The FBI has declined to comment on the probe, but law enforcement sources say Death Row is being investigated for alleged links to street gangs, drug trafficking and money laundering. So far, no one at MCA, Interscope or Death Row has been contacted by the government regarding the investigation, sources said.

Asked what course of action the corporation would take should the government uncover proof of criminal activity, one MCA source replied, "We would not sit by idly."

In the meantime, however, MCA has committed to manufacture and distribute Death Row's next release, "G-Funk Classics, Volume I," an R&B album by a relatively unknown singer named Nate Dogg. Upcoming projects by Shakur and Snoop Doggy Dogg have not been completed, and it remains unclear whether MCA will be affiliated with those recordings.

Under the terms of its contract with Interscope, MCA has the right to refuse to manufacture and distribute any recording it deems objectionable.

Death Row attracted national attention last year after violent and sexually explicit lyrics on music by such Death Row artists as Tha Dogg Pound set off a political uproar that caused Time Warner to sever its ties to Interscope. Before MCA's investment, Interscope cut deals with PolyGram and EMI to distribute recordings by such acts as Shakur, Snoop Doggy Dogg, Dr. Dre and Tha Dogg Pound.

At this stage, Death Row currently represents between 15% and 20% of Interscope's total sales, sources say.

"Death Row is a very tiny record label with a very big reputation," said one rival executive. "But in the scheme of things, the profit that Death Row could generate for a company the size of MCA is infinitesimally minuscule."

Death Row has drawn headlines not only because it was the first rap label to consistently dominate the pop charts, but also because of a flurry of violent incidents associated with its stars and management. Despite its remarkable track record on the sales charts, the company has released only a handful of records since its inception in 1992.

Death Row cost millions of dollars to get off the ground--most of which was advanced by Interscope. Like other fledgling start-ups such as LaFace and Trauma, Death Row has taken a number of cash advances to expand its operation and underwrite personal expenditures for its artists and management--funding that contractually must eventually be repaid.

As a result, analysts doubt whether the label, even though it is one of the strongest new firms in the business, is yet turning a profit. There are some who question whether the company can blossom in the future following the loss of its biggest-selling star, Shakur, and its top producer and co-founder, Dr. Dre, who quit in March to launch his own company (which is also distributed by Interscope).
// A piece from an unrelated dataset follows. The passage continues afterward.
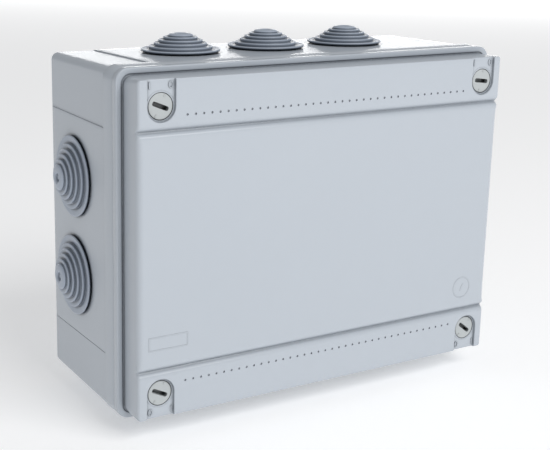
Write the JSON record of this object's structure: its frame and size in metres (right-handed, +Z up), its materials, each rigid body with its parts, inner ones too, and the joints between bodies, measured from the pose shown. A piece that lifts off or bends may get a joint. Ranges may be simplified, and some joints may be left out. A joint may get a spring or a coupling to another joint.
{
  "type": "electrical junction box",
  "caption": "Upright wall-mounted junction box: tapered back box, stepped rubber cable membranes in its walls, and a grooved lid held by slotted quarter-turn corner locks.",
  "frame": {"origin": "centre of the flat back face, which lies against the wall", "axes": "+X to the right seen from the front, +Y into the wall, +Z up; the lid faces -Y"},
  "size_m": [0.2036, 0.081, 0.1592],
  "materials": {
    "light_grey_shell": "fine satin moulded surface",
    "blue_grey_rubber": "smooth moulded",
    "pale_lock_plastic": "satin",
    "dark_seal_rubber": "matt",
    "cap_plastic": "satin"
  },
  "bodies": {
    "box": {"back_box": "light_grey_shell", "cable_membrane_top_1": "blue_grey_rubber", "cable_membrane_top_2": "blue_grey_rubber", "cable_membrane_top_3": "blue_grey_rubber", "cable_membrane_bottom_1": "blue_grey_rubber", "cable_membrane_bottom_2": "blue_grey_rubber", "cable_membrane_bottom_3": "blue_grey_rubber", "cable_membrane_left_1": "blue_grey_rubber", "cable_membrane_left_2": "blue_grey_rubber", "cable_membrane_right_1": "blue_grey_rubber", "cable_membrane_right_2": "blue_grey_rubber", "fixing_cap_top_left": "cap_plastic", "fixing_cap_top_right": "cap_plastic", "fixing_cap_bottom_left": "cap_plastic", "fixing_cap_bottom_right": "cap_plastic"},
    "lid": {"lid": "light_grey_shell", "lid_gasket": "dark_seal_rubber", "lock_seal_top_left": "dark_seal_rubber", "lock_seal_top_right": "dark_seal_rubber", "lock_seal_bottom_left": "dark_seal_rubber", "lock_seal_bottom_right": "dark_seal_rubber"},
    "lock_top_left": {"lid_lock_top_left": "pale_lock_plastic"},
    "lock_top_right": {"lid_lock_top_right": "pale_lock_plastic"},
    "lock_bottom_left": {"lid_lock_bottom_left": "pale_lock_plastic"},
    "lock_bottom_right": {"lid_lock_bottom_right": "pale_lock_plastic"}
  },
  "joints": [
    {"name": "lid_lift", "type": "slide", "parent": "box", "child": "lid", "axis": [0, -1, 0], "range_m": [0, 0.09]},
    {"name": "lock_turn_top_left", "type": "hinge", "parent": "lid", "child": "lock_top_left", "pos_m": [-0.0816, -0.0799, 0.0591], "axis": [0, 1, 0], "range_deg": [-22, 68]},
    {"name": "lock_turn_top_right", "type": "hinge", "parent": "lid", "child": "lock_top_right", "pos_m": [0.0816, -0.0799, 0.0591], "axis": [0, 1, 0], "range_deg": [-7, 83]},
    {"name": "lock_turn_bottom_left", "type": "hinge", "parent": "lid", "child": "lock_bottom_left", "pos_m": [-0.0816, -0.0799, -0.0591], "axis": [0, 1, 0], "range_deg": [-26, 64]},
    {"name": "lock_turn_bottom_right", "type": "hinge", "parent": "lid", "child": "lock_bottom_right", "pos_m": [0.0816, -0.0799, -0.0591], "axis": [0, 1, 0], "range_deg": [-38, 52]}
  ]
}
Analysts also question the catalog potential of the gangsta rap musical genre, which is viewed by many in the industry as a fad, despite its popularity and acclaim by pop music critics. For established labels, catalog sales provide a steady stream of revenue that moderates the hit-driven current roster.

Whether Interscope has made any money on the Death Row deal yet or not, the company surely has benefited greatly by its affiliation with the cutting-edge rappers on Death Row's roster.

By refusing to cave into Time Warner's demand to yield creative control over Death Row's music, Interscope bolstered its image as a free-speech defender in the artistic community. It also negotiated a more profitable deal with MCA, which is banking on Interscope to become a full-service record company that handles pop, R&B and folk music as well as cutting-edge rock and rap.

Even if MCA decides to release controversial recordings by Interscope-affiliated Death Row in the future, it certainly won't have a monopoly on the genre.

Although rap adversaries long ago vowed to hound any mainstream corporation that traffics in gangsta music, all five of MCA's major competitors--including Time Warner--continue to profit from controversial rap releases by such acts as Junior M.A.F.I.A., Wu-Tang Clan and Bone Thugs-N-Harmony.